# START OF Records

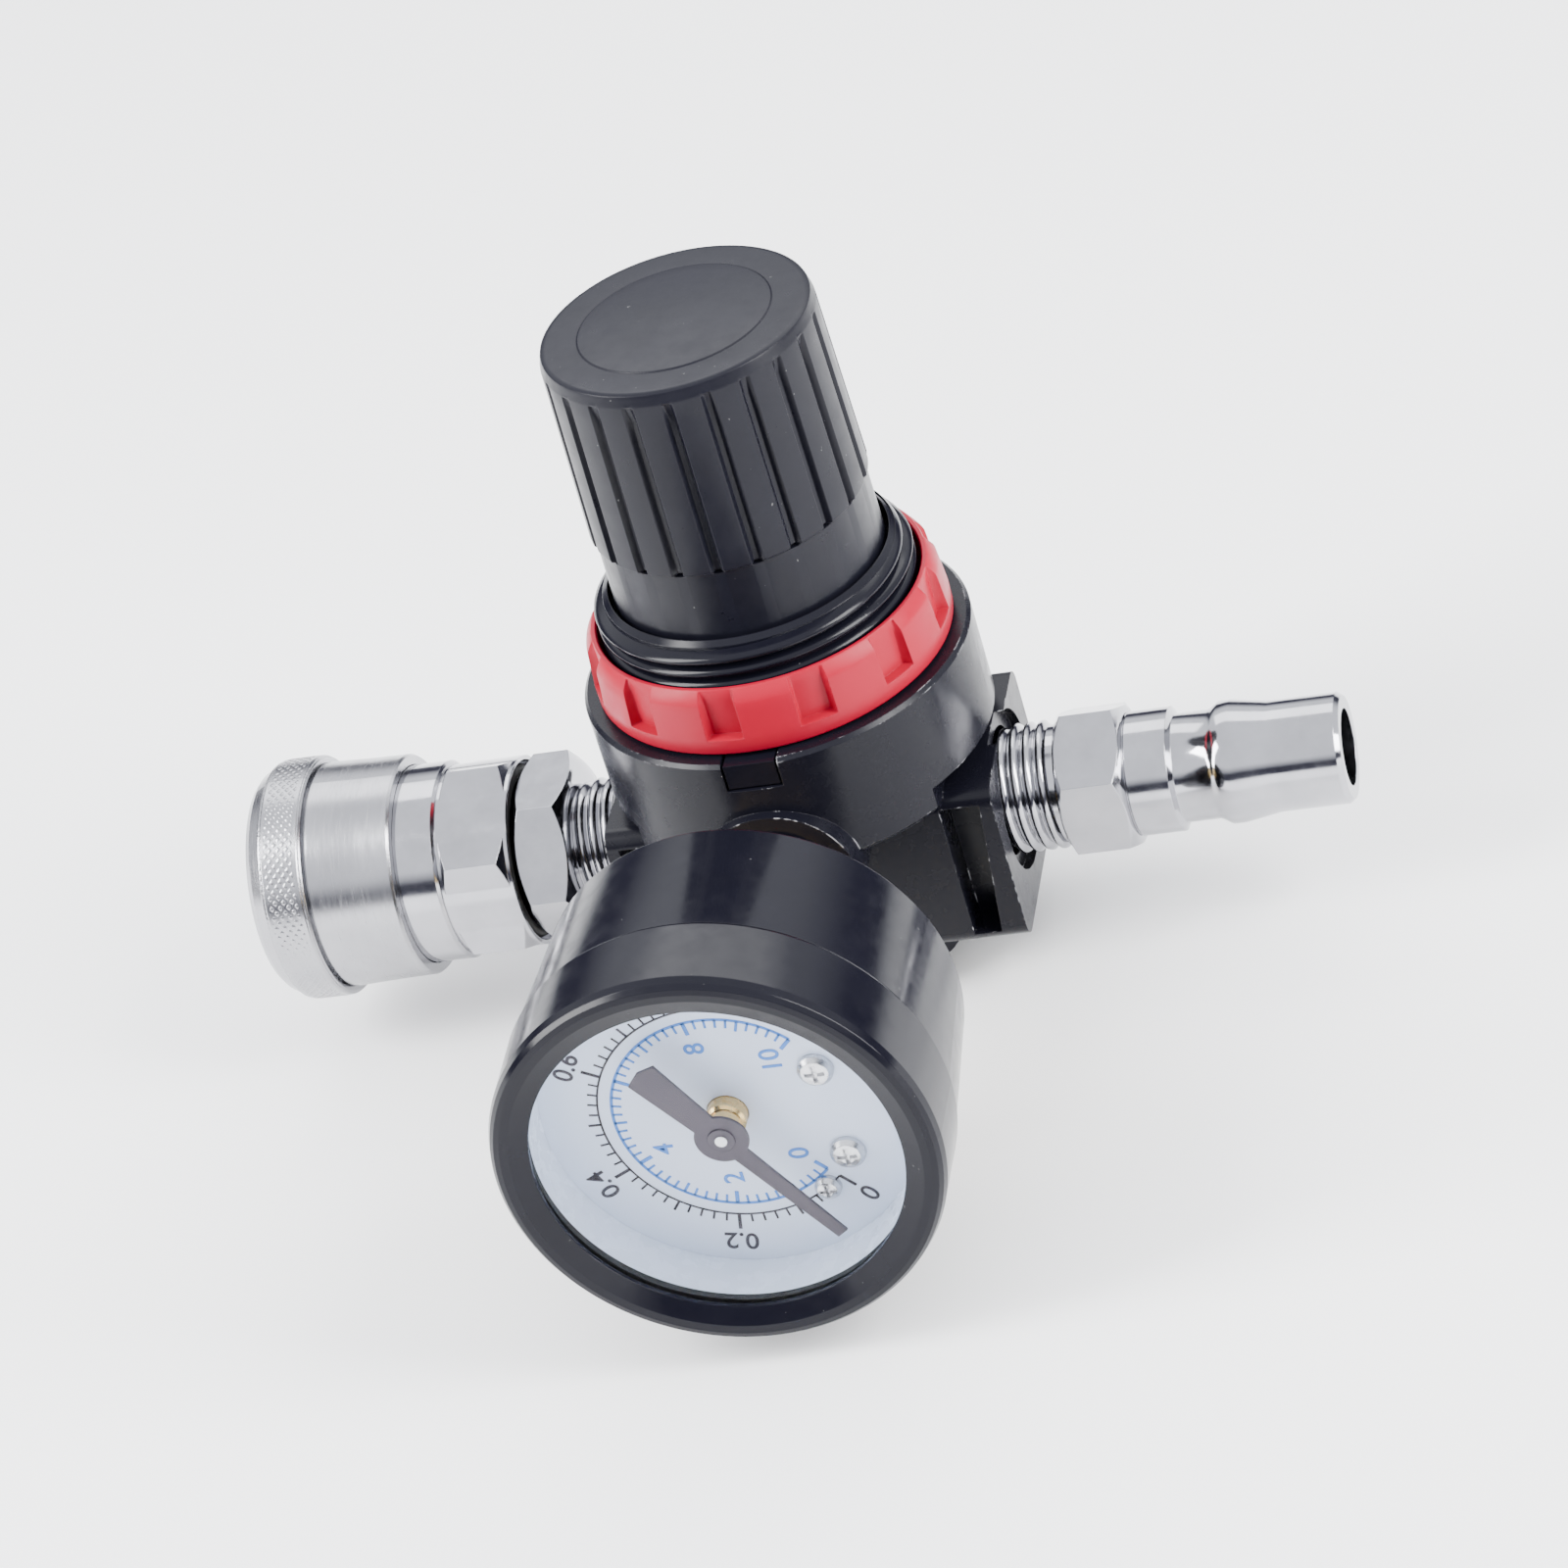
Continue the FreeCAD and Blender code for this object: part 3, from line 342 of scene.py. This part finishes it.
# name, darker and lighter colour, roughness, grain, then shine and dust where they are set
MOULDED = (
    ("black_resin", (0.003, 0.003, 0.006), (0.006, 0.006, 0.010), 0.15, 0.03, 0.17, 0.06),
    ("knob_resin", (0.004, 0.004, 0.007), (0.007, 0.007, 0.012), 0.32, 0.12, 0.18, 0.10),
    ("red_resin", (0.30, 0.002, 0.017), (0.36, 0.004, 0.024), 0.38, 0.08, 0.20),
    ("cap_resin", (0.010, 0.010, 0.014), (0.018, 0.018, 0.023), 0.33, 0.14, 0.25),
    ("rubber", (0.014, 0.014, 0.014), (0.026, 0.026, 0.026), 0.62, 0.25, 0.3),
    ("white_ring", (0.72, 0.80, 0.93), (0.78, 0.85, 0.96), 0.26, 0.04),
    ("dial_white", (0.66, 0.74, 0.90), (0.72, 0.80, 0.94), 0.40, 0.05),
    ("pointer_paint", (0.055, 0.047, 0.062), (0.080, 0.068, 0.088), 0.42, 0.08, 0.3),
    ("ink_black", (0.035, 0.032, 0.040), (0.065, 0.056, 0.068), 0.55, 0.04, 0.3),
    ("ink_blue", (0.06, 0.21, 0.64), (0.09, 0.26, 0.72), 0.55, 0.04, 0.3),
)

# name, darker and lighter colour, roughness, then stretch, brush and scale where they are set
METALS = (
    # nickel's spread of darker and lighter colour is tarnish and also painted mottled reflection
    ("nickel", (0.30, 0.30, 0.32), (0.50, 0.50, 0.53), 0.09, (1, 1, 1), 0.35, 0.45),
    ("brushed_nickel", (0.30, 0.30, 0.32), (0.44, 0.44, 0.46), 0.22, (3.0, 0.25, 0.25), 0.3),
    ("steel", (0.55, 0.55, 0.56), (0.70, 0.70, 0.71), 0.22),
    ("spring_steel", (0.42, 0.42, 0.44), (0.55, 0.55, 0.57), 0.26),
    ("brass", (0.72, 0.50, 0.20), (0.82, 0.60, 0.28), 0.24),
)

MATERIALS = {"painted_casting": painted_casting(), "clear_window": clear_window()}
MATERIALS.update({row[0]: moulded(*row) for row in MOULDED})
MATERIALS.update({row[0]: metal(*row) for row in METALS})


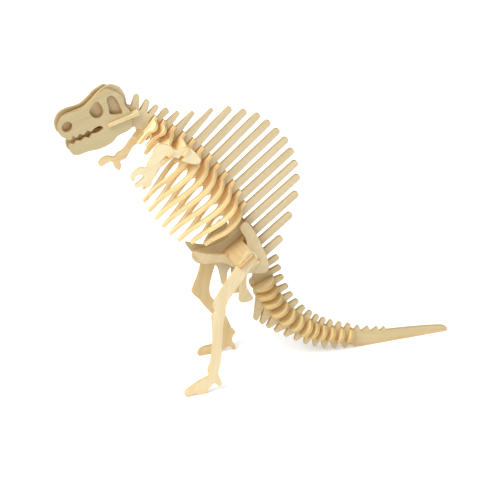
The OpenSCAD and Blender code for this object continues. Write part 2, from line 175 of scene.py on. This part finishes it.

# END OF Records

What you are asked to do ▸ All the data must be duplicated exactly, with nothing added or removed.

Response ▸
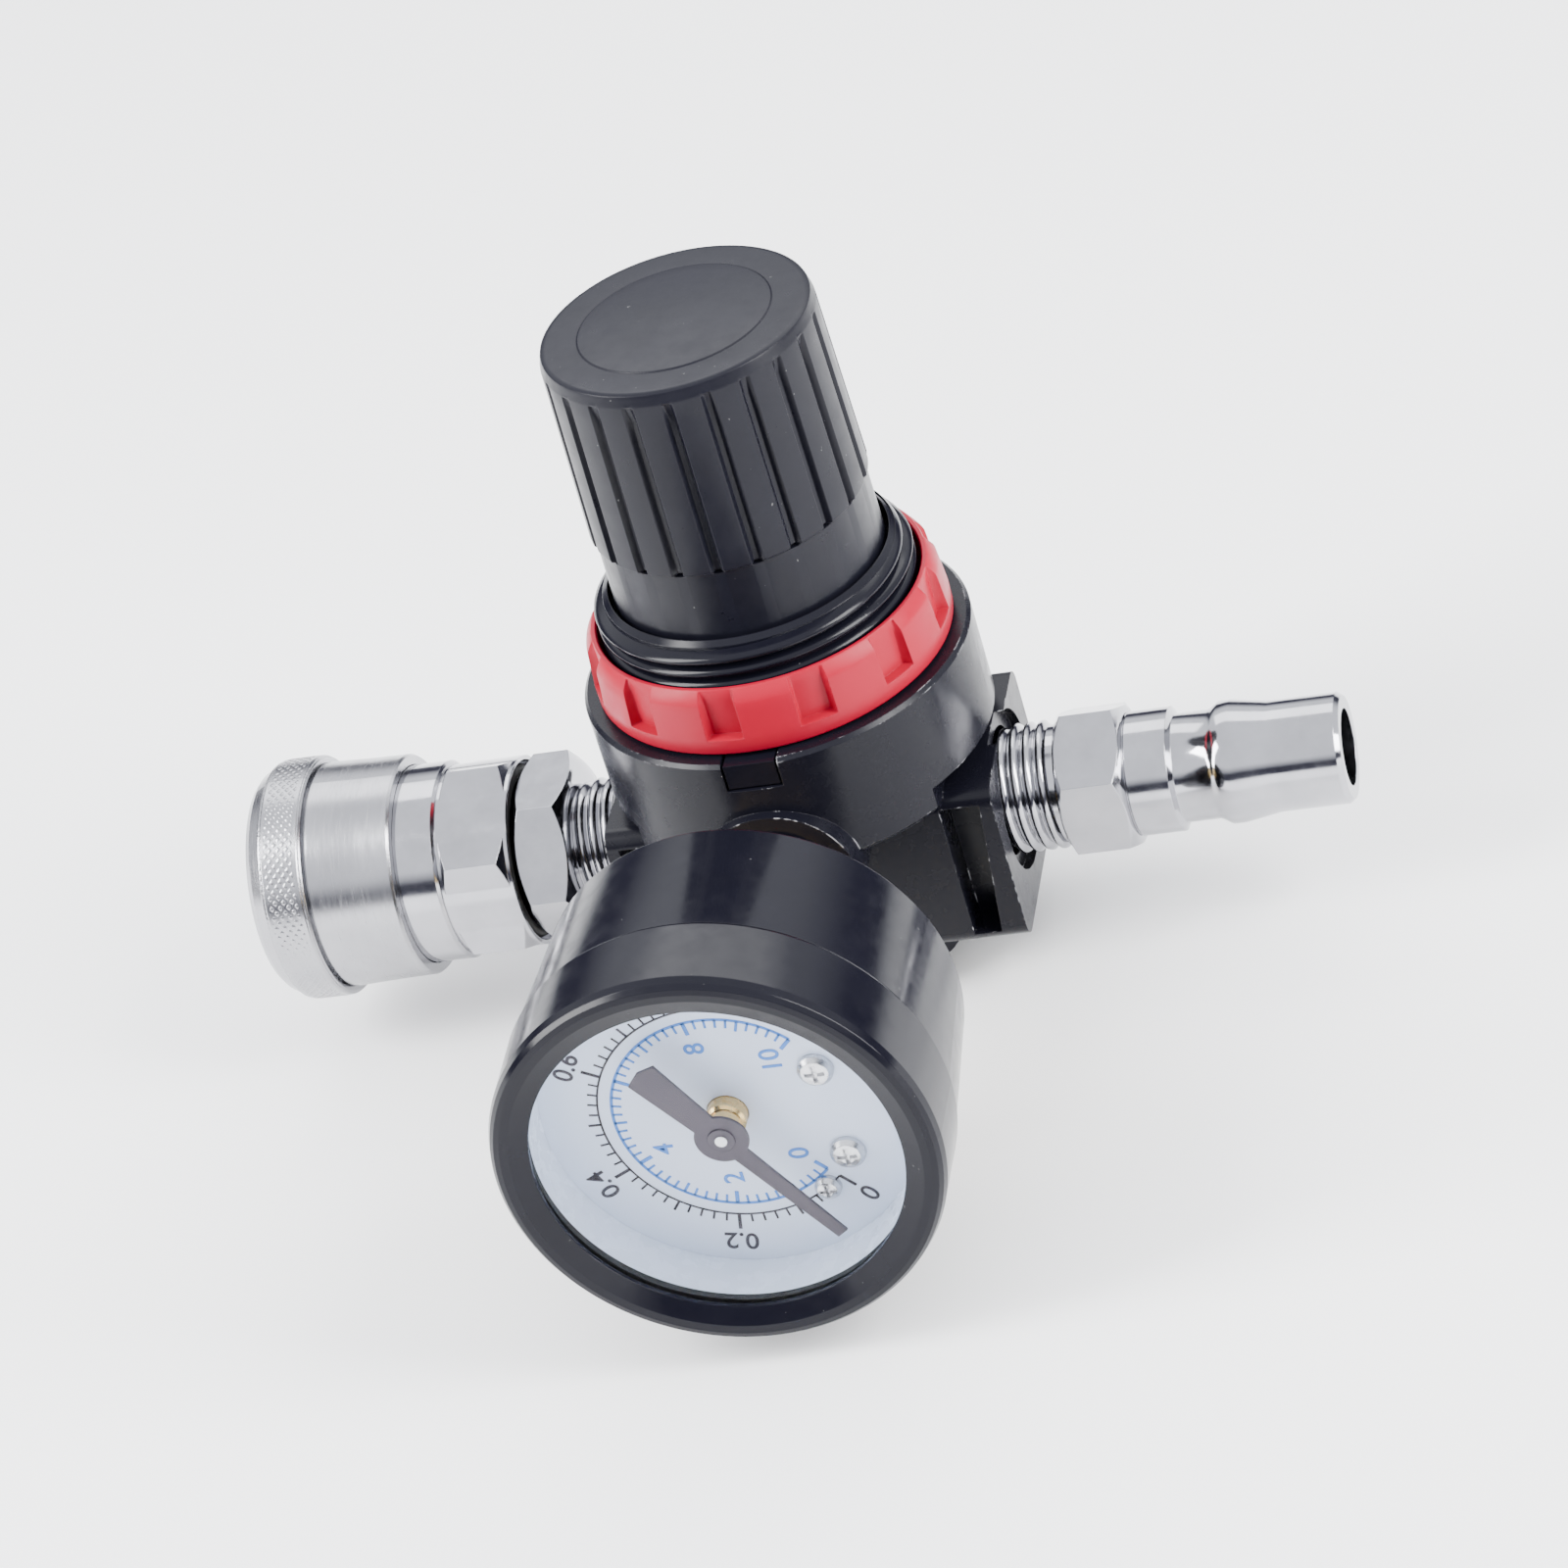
Continue the FreeCAD and Blender code for this object: part 3, from line 342 of scene.py. This part finishes it.
# name, darker and lighter colour, roughness, grain, then shine and dust where they are set
MOULDED = (
    ("black_resin", (0.003, 0.003, 0.006), (0.006, 0.006, 0.010), 0.15, 0.03, 0.17, 0.06),
    ("knob_resin", (0.004, 0.004, 0.007), (0.007, 0.007, 0.012), 0.32, 0.12, 0.18, 0.10),
    ("red_resin", (0.30, 0.002, 0.017), (0.36, 0.004, 0.024), 0.38, 0.08, 0.20),
    ("cap_resin", (0.010, 0.010, 0.014), (0.018, 0.018, 0.023), 0.33, 0.14, 0.25),
    ("rubber", (0.014, 0.014, 0.014), (0.026, 0.026, 0.026), 0.62, 0.25, 0.3),
    ("white_ring", (0.72, 0.80, 0.93), (0.78, 0.85, 0.96), 0.26, 0.04),
    ("dial_white", (0.66, 0.74, 0.90), (0.72, 0.80, 0.94), 0.40, 0.05),
    ("pointer_paint", (0.055, 0.047, 0.062), (0.080, 0.068, 0.088), 0.42, 0.08, 0.3),
    ("ink_black", (0.035, 0.032, 0.040), (0.065, 0.056, 0.068), 0.55, 0.04, 0.3),
    ("ink_blue", (0.06, 0.21, 0.64), (0.09, 0.26, 0.72), 0.55, 0.04, 0.3),
)

# name, darker and lighter colour, roughness, then stretch, brush and scale where they are set
METALS = (
    # nickel's spread of darker and lighter colour is tarnish and also painted mottled reflection
    ("nickel", (0.30, 0.30, 0.32), (0.50, 0.50, 0.53), 0.09, (1, 1, 1), 0.35, 0.45),
    ("brushed_nickel", (0.30, 0.30, 0.32), (0.44, 0.44, 0.46), 0.22, (3.0, 0.25, 0.25), 0.3),
    ("steel", (0.55, 0.55, 0.56), (0.70, 0.70, 0.71), 0.22),
    ("spring_steel", (0.42, 0.42, 0.44), (0.55, 0.55, 0.57), 0.26),
    ("brass", (0.72, 0.50, 0.20), (0.82, 0.60, 0.28), 0.24),
)

MATERIALS = {"painted_casting": painted_casting(), "clear_window": clear_window()}
MATERIALS.update({row[0]: moulded(*row) for row in MOULDED})
MATERIALS.update({row[0]: metal(*row) for row in METALS})


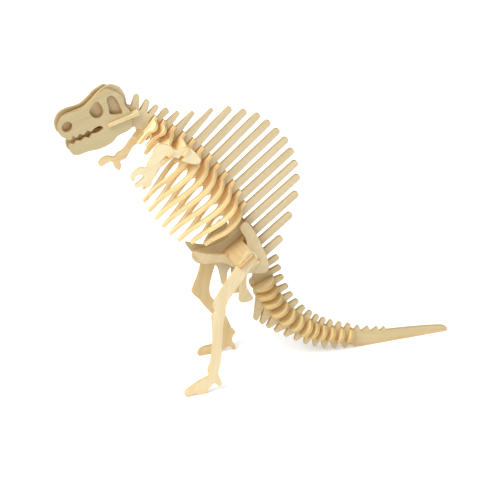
The OpenSCAD and Blender code for this object continues. Write part 2, from line 175 of scene.py on. This part finishes it.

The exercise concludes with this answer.